Coenzyme A-associated proteins (CAPs) are a category of functionally important proteins involved in multiple biological processes through interactions with coenzyme A (CoA). To date, unfortunately, the specific differences between CAPs and other proteins have yet to be systemically investigated. Moreover, there are no computational methods that can be used specifically to predict these proteins. Herein, we characterized CAPs from multifaceted viewpoints and revealed their specific preferences. Compared with other proteins, CAPs were more likely to possess binding regions for CoA and its derivatives, were evolutionarily highly conserved, exhibited ordered and hydrophobic structural conformations, and tended to be densely located in protein-protein interaction networks.

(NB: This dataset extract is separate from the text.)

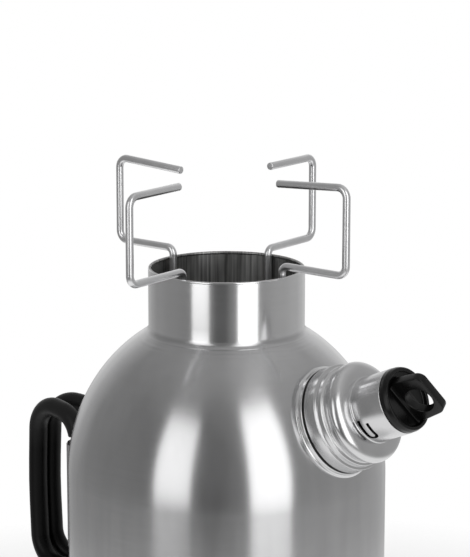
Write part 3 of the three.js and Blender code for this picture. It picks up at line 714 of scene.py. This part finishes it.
for i in range(tongue["count"]):
    combine(spoutHead, slitCutter(tongue["angle"] + 360 / tongue["count"] * i))
placeOnSpout(spoutHead)
smoothPiece()
print("spout done")

# stopper: a ribbed plug under a rimmed cap, and a pull tab with a round hole
stopper = {"rim": 17.8, "rimHeight": 4.8, "taper": 0.7, "rimWall": 2.6, "recess": 2.2,
           "low": 132.7, "shank": 16.6, "shankLength": 16, "lead": 3, "rib": 0.7, "ribs": 4,
           "tabWidth": 29, "tabOffset": 0.6, "tabHeight": 19.6, "tabThick": 5.5, "tabCorner": 5,
           "tabTaper": 1.7, "tabHole": 7.6, "holeOffset": 1.7, "holeHeight": 9.6,
           "tabTurn": 32.5, "edge": 0.7, "footWidth": 26.4, "footThick": 10.4,
           "footHeight": 1.5, "footEdge": 0.5, "sunk": 1}
capTop = stopper["low"] + stopper["rimHeight"]
capFloor = capTop - stopper["recess"]
plugTip = stopper["low"] - stopper["shankLength"]
ribStep = (stopper["shankLength"] - stopper["lead"]) / stopper["ribs"]
ribRoot = stopper["shank"] - stopper["rib"]
corners = [(0, plugTip, 0), (stopper["shank"] - stopper["lead"], plugTip, 0.8)]
for i in range(stopper["ribs"]):
    start = plugTip + stopper["lead"] + ribStep * i
    corners += [(stopper["shank"], start, 0.5), (stopper["shank"], start + ribStep * 0.5, 0.4),
                (ribRoot, start + ribStep * 0.7, 0.3)]
corners += [
    (ribRoot, stopper["low"], 0.3),
    (stopper["rim"], stopper["low"], 0.6),
    (stopper["rim"], stopper["low"] + stopper["rimHeight"] / 2, 1),
    (stopper["rim"] - stopper["taper"], capTop, 0.8),
    (stopper["rim"] - stopper["rimWall"], capTop, 0.6),
    (stopper["rim"] - stopper["rimWall"] - 0.4, capFloor, 0.8),
    (0, capFloor, 0)]
capOutline = softOutline(corners, closed=False)
stopperCap = placeOnSpout(spinPiece("stopperCap", capOutline, steps=112, closed=False))


def tabBox(name, width, thick, height):  # a block that stands a little sunk in the cap's floor
    middle = stopper["tabOffset"]
    return boxPiece(name, (middle - width / 2, -thick / 2, capFloor - stopper["sunk"]),
                    (middle + width / 2, thick / 2, capFloor + height))


stopperTab = tabBox("stopperTab", stopper["tabWidth"], stopper["tabThick"], stopper["tabHeight"])
tabTop = (capFloor + stopper["tabHeight"]) * mm
bpy.ops.object.mode_set(mode="EDIT")
pick("EDGE", lambda edge: abs(edge.verts[0].co.x - edge.verts[1].co.x) < mergeGap
     and min(vert.co.z for vert in edge.verts) > tabTop - mm)  # the two upper corners
bpy.ops.mesh.bevel(offset=stopper["tabCorner"] * mm, segments=8, affect="EDGES")
roundLow = tabTop - (stopper["tabCorner"] + 0.1) * mm
pick("FACE", lambda face: min(vert.co.z for vert in face.verts) > roundLow)
narrow = 1 - stopper["tabTaper"] * 2 / stopper["tabWidth"]
bpy.ops.transform.resize(value=(narrow, 1, 1),
                         center_override=(stopper["tabOffset"] * mm, 0, tabTop))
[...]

Based on these biological insights, we built seven classifiers using predicted CoA-binding residue distributions, word embedding vectors, remote homolog numbers, evolutionary conservation, amino acid composition, predicted structural features and network properties. These classifiers could effectively identify CAPs in Homo sapiens, Mus musculus and Arabidopsis thaliana. The complementarity among the individual classifiers prompted us to build a two-layer stacking model named CAPE for improving prediction performance. We applied CAPE to identify some high-confidence candidates in the three species, which were tightly associated with the known functions of CAPs. Finally, we extended our algorithm to cross-species prediction, thereby developing a generic CAP prediction model. In summary, this work provides a comprehensive survey and an effective predictor for CAPs, which can help uncover the interplay between CoA and functionally relevant proteins.